The Application of FEM and FDM to Flow Separation Pattern ; A Comparison Study

Abstract

With the advent of high speed computer, it has become possible to develop methods for studying theoretically many of the unsteady incompressible fluid flow problems which previously had been hopelessly complicated for analysis. The purpose of this paper is to describe in detail two popular numerical methods namely; the Finite Element Method (FEM) and the Finite Difference Method (FDM). Both methods are applied to solve the flow separation pattern past an obstruction in a two-dimensional flow field. The differential equations that govern the phenomenon are the Helmholtz type vorticity equation and the Poisson type stream function equation.

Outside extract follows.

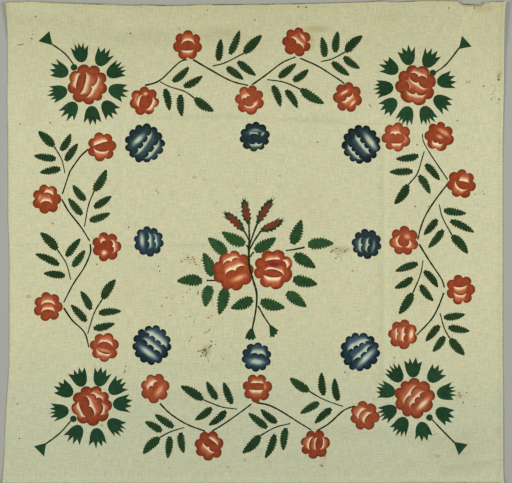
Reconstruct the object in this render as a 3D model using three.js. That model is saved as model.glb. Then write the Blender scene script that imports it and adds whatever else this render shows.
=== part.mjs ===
// A stencilled cotton cushion cover: one square panel of cloth laid out flat, face up.
// Millimetres, +Z up. The origin is the middle of the panel's outline, on the surface it lies on,
// with +X to the right of the design and +Y to its top.

import * as THREE from 'three';

// Driving dimensions of the cloth.
const LOOM_WIDTH = 760;          // between the selvages, at the narrowest
const CUT_LENGTH = 743;          // from the bottom edge to the top edge
const CLOTH_THICKNESS = 1.2;     // one layer of plain weave
const HEM_THICKNESS = 2.2;       // the rolled edge, two turns of the same cloth
const HEM_DEPTH = 5;             // how far the rolled edge reaches into the cloth
const HEM_STEP = 3;              // over which the rolled edge thins to one layer
const GRID_STEP = 26;            // spacing of the mesh over the flat parts
const CLOSEST_LINES = 2.2;       // mesh lines nearer than this are merged
const CLEAR_OF_CREASES = 10;     // an evenly spaced line keeps this far from a crease's
const LEFT_EDGE_LINES = [12, 26]; // extra mesh lines along the uneven left selvage
const EDGE_REACH = 70;           // how far in an uneven edge still pulls the weave
const ROUNDING = 0.01;

// How far each selvage stands out from half the loom width, by height above the bottom edge.
// The panel flares towards its bottom corners and a little towards the top ones.
const SELVAGES = [
  // up, left, right
  { up: 0, left: 10.4, right: 1.6 },
  { up: 14, left: 9.0, right: 0.6 },
  { up: 36, left: 7.4, right: 0.4 },
  { up: 68, left: 6.4, right: 0.3 },
  { up: 98, left: 5.2, right: 0.2 },
  { up: 129, left: 3.4, right: 0.1 },
  { up: 160, left: 1.0, right: 0 },
  { up: 190, left: -0.6, right: -0.6 },
  { up: 344, left: -0.7, right: -0.6 },
  { up: 375, left: 0.1, right: -0.6 },
  { up: 406, left: 1.3, right: -0.6 },
  { up: 530, left: 1.5, right: -0.5 },
  { up: 591, left: 2.7, right: 0.9 },
  { up: 637, left: 2.0, right: 1.5 },
  { up: 699, left: 2.2, right: 1.5 },
  { up: 714, left: 2.8, right: 1.8 },
  { up: 730, left: 4.2, right: 2.6 },
  { up: 743, left: 5.0, right: 4.2 },
];

// How far the top edge drops below its highest point, by place across the panel.
const TOP_EDGE = [
  // across, drop
  { across: -390, drop: 3.4 },
  { across: -367, drop: 1.9 },
  { across: -345, drop: 1.1 },
  { across: -302, drop: 3.2 },
  { across: -258, drop: 4.6 },
  { across: -215, drop: 6.2 },
  { across: -194, drop: 7.2 },
  { across: -172, drop: 6.1 },
  { across: -129, drop: 7.5 },
  { across: -86, drop: 6.1 },
  { across: 0, drop: 5.7 },
  { across: 65, drop: 4.5 },
  { across: 129, drop: 3.1 },
  { across: 172, drop: 1.6 },
  { across: 194, drop: 0.2 },
  { across: 216, drop: 1.8 },
  { across: 259, drop: 0 },
  { across: 302, drop: 0 },
  { across: 354, drop: 1.8 },
  { across: 380, drop: 1.6 },
];

// The bite torn out of the top edge.
const BITE = { from: 311, to: 350, slope: 6, depth: 5 };

// Fold creases and soft ripples: straight runs from one point to another, each a low rise.
const FOLDS = [
  // name, where it runs from and to, rise above the surface, half width
  { name: 'right fold', fromX: 197, fromY: -222, toX: 197, toY: 156, rise: 1.5, half: 9 },
  { name: 'left fold', fromX: -206, fromY: 40, toX: -206, toY: 180, rise: 0.8, half: 8 },
  { name: 'middle fold', fromX: -2, fromY: 44, toX: -2, toY: 126, rise: 0.7, half: 8 },
  { name: 'upper fold, left part', fromX: -168, fromY: 191, toX: 12, toY: 191, rise: 0.9, half: 8 },
  { name: 'upper fold, right part', fromX: 12, fromY: 186, toX: 124, toY: 186, rise: 0.9, half: 8 },
  { name: 'upper fold, left end', fromX: -392, fromY: 178, toX: -262, toY: 178, rise: 0.7, half: 7 },
  { name: 'upper fold, right end', fromX: 94, fromY: 179, toX: 384, toY: 179, rise: 0.8, half: 7 },
  { name: 'centre fold', fromX: -382, fromY: -6, toX: -86, toY: -6, rise: 0.9, half: 8 },
  { name: 'lower fold', fromX: -154, fromY: -190, toX: -24, toY: -190, rise: 1, half: 8 },
  { name: 'top left ripple', fromX: -364, fromY: 356, toX: -226, toY: 338, rise: 2.4, half: 26 },
  { name: 'top middle ripple', fromX: -190, fromY: 332, toX: -50, toY: 336, rise: 2, half: 28 },
  { name: 'upper ripple', fromX: 0, fromY: 244, toX: 190, toY: 246, rise: 1.5, half: 26 },
  { name: 'inner ripple', fromX: -50, fromY: 150, toX: 100, toY: 144, rise: 1.4, half: 24 },
  { name: 'lower ripple', fromX: -140, fromY: -230, toX: 8, toY: -224, rise: 1.5, half: 24 },
  { name: 'bottom ripple', fromX: 100, fromY: -280, toX: 262, toY: -292, rise: 1.5, half: 24 },
  { name: 'bottom right crease', fromX: 306, fromY: -348, toX: 380, toY: -338, rise: 1.2, half: 12 },
];

// Corners and edges that stand up off the surface. Reach runs along x and along y.
const LIFTS = [
  // corner x, corner y, reach x, reach y, height
  { name: 'top left corner', x: -385, y: 372, reachX: 46, reachY: 74, height: 4.5 },
  { name: 'top right corner', x: 384, y: 372, reachX: 52, reachY: 120, height: 7 },
  { name: 'bottom left corner', x: -390, y: -372, reachX: 40, reachY: 60, height: 1.6 },
];
const RIGHT_CURL = { reach: 22, height: 1.4 };   // the right selvage curls up all the way
const TOP_CURL = { reach: 16, height: 0.9 };     // the rolled hem rides a little high
const LIFT_CURVE = 1.6;          // how sharply a lifted corner bends up
const FOLD_END = 2;              // a fold dies out over this many half widths

const halfWidth = LOOM_WIDTH / 2;
const halfLength = CUT_LENGTH / 2;

// Value of a named column at a place along a table, by straight lines between its rows.
function readTable(table, keyName, valueName, key) {
  let before = table[0];
  for (const row of table) {
    if (row[keyName] >= key) {
      const span = row[keyName] - before[keyName];
      const share = span > 0 ? (key - before[keyName]) / span : 0;
      return before[valueName] + share * (row[valueName] - before[valueName]);
    }
    before = row;
  }
  return before[valueName];
}

// A smooth bump: 1 at zero distance, 0 and flat at the reach and beyond.
function bump(distance, reach) {
  const share = Math.min(Math.abs(distance) / reach, 1);
  return (1 - share * share) ** 2;
}

function topDrop(x) {
  let drop = readTable(TOP_EDGE, 'across', 'drop', x);
  const inside = Math.min(x - BITE.from, BITE.to - x) / BITE.slope;
  drop += BITE.depth * Math.max(0, Math.min(1, inside));
  return drop;
}

// Where a point of the straight weave lies once the edges have been pulled out of true.
function placeOnTable(x, y) {
  const up = y + halfLength;
  const leftOut = readTable(SELVAGES, 'up', 'left', up);
  const rightOut = readTable(SELVAGES, 'up', 'right', up);
  const nearLeft = bump(x + halfWidth, EDGE_REACH);
  const nearRight = bump(halfWidth - x, EDGE_REACH);
  const nearTop = bump(halfLength - y, EDGE_REACH);
  return {
    x: x - leftOut * nearLeft + rightOut * nearRight,
    y: y - topDrop(x) * nearTop,
  };
}

// Height of the cloth's underside above the surface.
function liftAt(x, y) {
  let lift = 0;
  for (const fold of FOLDS) {
    const runX = fold.toX - fold.fromX;
    const runY = fold.toY - fold.fromY;
    const length = Math.hypot(runX, runY);
    const along = ((x - fold.fromX) * runX + (y - fold.fromY) * runY) / length;
    const across = ((y - fold.fromY) * runX - (x - fold.fromX) * runY) / length;
    const pastEnd = Math.max(-along, along - length, 0);
    lift = Math.max(lift, fold.rise * bump(across, fold.half) * bump(pastEnd, fold.half * FOLD_END));
  }
  for (const corner of LIFTS) {
    const inX = Math.min(Math.abs(x - corner.x) / corner.reachX, 1);
    const inY = Math.min(Math.abs(y - corner.y) / corner.reachY, 1);
    const rise = corner.height * ((1 - inX) * (1 - inY)) ** LIFT_CURVE;
    lift = Math.max(lift, rise);
  }
  lift = Math.max(lift, RIGHT_CURL.height * bump(halfWidth - x, RIGHT_CURL.reach));
  lift = Math.max(lift, TOP_CURL.height * bump(halfLength - y, TOP_CURL.reach));
  return lift;
}

// Mesh lines along one direction: an even spacing, with more lines where asked for.
function meshLines(half, wanted) {
  const evenCount = Math.round((2 * half) / GRID_STEP);
  const lines = [-half, half, ...wanted.filter((line) => Math.abs(line) < half)];
  for (let i = 1; i < evenCount; i += 1) {
    const line = -half + (2 * half * i) / evenCount;
    if (lines.every((other) => Math.abs(other - line) > CLEAR_OF_CREASES)) {
      lines.push(line);
    }
  }
  lines.sort((a, b) => a - b);
  return lines.filter((line, i) => i === 0 || line - lines[i - 1] > CLOSEST_LINES);
}

// The straight creases, the bite and the edges ask for lines of their own.
const acrossWanted = [
  BITE.from, BITE.from + BITE.slope, BITE.to - BITE.slope, BITE.to,
  halfWidth - RIGHT_CURL.reach / 2, halfWidth - RIGHT_CURL.reach,
  ...LEFT_EDGE_LINES.map((inwards) => inwards - halfWidth),
];
const upWanted = [
  halfLength - HEM_DEPTH, halfLength - HEM_DEPTH - HEM_STEP, halfLength - TOP_CURL.reach,
  -halfLength + HEM_DEPTH, -halfLength + HEM_DEPTH + HEM_STEP,
];
for (const fold of FOLDS) {
  if (fold.fromX === fold.toX) {
    acrossWanted.push(fold.fromX - fold.half, fold.fromX, fold.fromX + fold.half);
  } else if (fold.fromY === fold.toY) {
    upWanted.push(fold.fromY - fold.half, fold.fromY, fold.fromY + fold.half);
  }
}
const acrossLines = meshLines(halfWidth, acrossWanted);
const upLines = meshLines(halfLength, upWanted);

function makeClothGeometry() {
  const columns = acrossLines.length;
  const rows = upLines.length;
  const positions = [];
  const index = [];
  const layerSize = columns * rows;

  // Upper layer first, then the lower one with the same numbering.
  for (const isUpper of [true, false]) {
    for (const y of upLines) {
      const inHem = halfLength - Math.abs(y) <= HEM_DEPTH + ROUNDING;
      const thickness = inHem ? HEM_THICKNESS : CLOTH_THICKNESS;
      for (const x of acrossLines) {
        const spot = placeOnTable(x, y);
        positions.push(spot.x, spot.y, liftAt(x, y) + (isUpper ? thickness : 0));
      }
    }
  }

  const upper = (column, row) => row * columns + column;
  for (let row = 0; row + 1 < rows; row += 1) {
    for (let column = 0; column + 1 < columns; column += 1) {
      const a = upper(column, row);
      const b = upper(column + 1, row);
      const c = upper(column + 1, row + 1);
      const d = upper(column, row + 1);
      index.push(a, b, c, a, c, d);
      index.push(a + layerSize, c + layerSize, b + layerSize);
      index.push(a + layerSize, d + layerSize, c + layerSize);
    }
  }

  // The rim, joining both layers along the four edges.
  const wall = (from, to) => {
    index.push(from, from + layerSize, to, to, from + layerSize, to + layerSize);
  };
  for (let column = 0; column + 1 < columns; column += 1) {
    wall(upper(column, 0), upper(column + 1, 0));
    wall(upper(column + 1, rows - 1), upper(column, rows - 1));
  }
  for (let row = 0; row + 1 < rows; row += 1) {
    wall(upper(0, row + 1), upper(0, row));
    wall(upper(columns - 1, row), upper(columns - 1, row + 1));
  }

  const geometry = new THREE.BufferGeometry();
  geometry.setAttribute('position', new THREE.Float32BufferAttribute(positions, 3));
  geometry.setIndex(index);

  // The outline's middle becomes the origin; the underside already lies at height zero.
  geometry.computeBoundingBox();
  const middle = geometry.boundingBox.getCenter(new THREE.Vector3());
  geometry.translate(-middle.x, -middle.y, 0);
  geometry.computeVertexNormals();
  return geometry;
}

const cottonMaterial = new THREE.MeshStandardMaterial({
  color: 0xc8c7a3,
  roughness: 0.92,
  metalness: 0,
});

const coverCloth = new THREE.Mesh(makeClothGeometry(), cottonMaterial);
coverCloth.name = 'cover_cloth';

const cushionCover = new THREE.Group();
cushionCover.add(coverCloth);

export default cushionCover;
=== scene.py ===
# A stencilled cotton cushion cover: one panel of cloth laid out flat, face up.
# The cloth is worked out in millimetres, as it was measured, and becomes a mesh in metres.
# The origin is the middle of its outline, +X to the right of the design and +Y to its top.

import math
import random

import bpy
import numpy as np
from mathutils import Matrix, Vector
from mathutils.geometry import delaunay_2d_cdt


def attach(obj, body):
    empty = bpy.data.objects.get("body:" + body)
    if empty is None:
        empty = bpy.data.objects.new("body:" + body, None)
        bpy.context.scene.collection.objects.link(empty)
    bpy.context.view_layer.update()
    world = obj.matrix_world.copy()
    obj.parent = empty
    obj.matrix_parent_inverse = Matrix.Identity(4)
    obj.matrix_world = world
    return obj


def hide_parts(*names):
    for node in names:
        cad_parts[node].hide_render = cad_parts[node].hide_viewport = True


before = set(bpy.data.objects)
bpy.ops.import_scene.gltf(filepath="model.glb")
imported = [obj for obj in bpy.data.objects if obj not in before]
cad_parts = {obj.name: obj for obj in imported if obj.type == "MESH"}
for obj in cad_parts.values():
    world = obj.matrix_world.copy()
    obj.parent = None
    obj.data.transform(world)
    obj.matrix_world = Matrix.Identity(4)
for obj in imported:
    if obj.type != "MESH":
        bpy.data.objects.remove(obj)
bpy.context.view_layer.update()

# The camera.
# It hangs straight above the cloth with a long lens, as over a copy stand. The picture is
# as wide as the cloth with a few millimetres of floor at each side.
CAMERA_HEIGHT = 2.4
CAMERA_ASIDE = 0.0031
LENS = 109.6
camera_data = bpy.data.cameras.new("camera")
camera_data.sensor_width = 36
camera_data.lens = LENS
camera_data.clip_end = 20
camera = bpy.data.objects.new("camera", camera_data)
bpy.context.scene.collection.objects.link(camera)
camera.location = (CAMERA_ASIDE, 0, CAMERA_HEIGHT)
bpy.context.scene.camera = camera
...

The solution of the two equations will provide the variation of the vorticity and stream function fields with respect to time. The Finite Element Model is developed using two extremum functionals for the Poisson and Helmholtz vorticity equations (Zienckiewicz 1977). A triangular elements are utilized in the solution with 6-nodal elements used for the Poisson solution and 3-nodal elements for the Helmholtz equation. The Finite Difference Model is developed using a square mesh at which the stream function and vorticity values are evaluated at the mesh points. The derivatives of the Helmholtz and the Poisson equations are replaced with central differences both in space and time (Smith 1965). The FEM and FDM are formulated, developed and tested. The solutions for the separation pattern are compared using both models. The results predicted by both models are compared to an experimental separation pattern using pitot-tube measurements.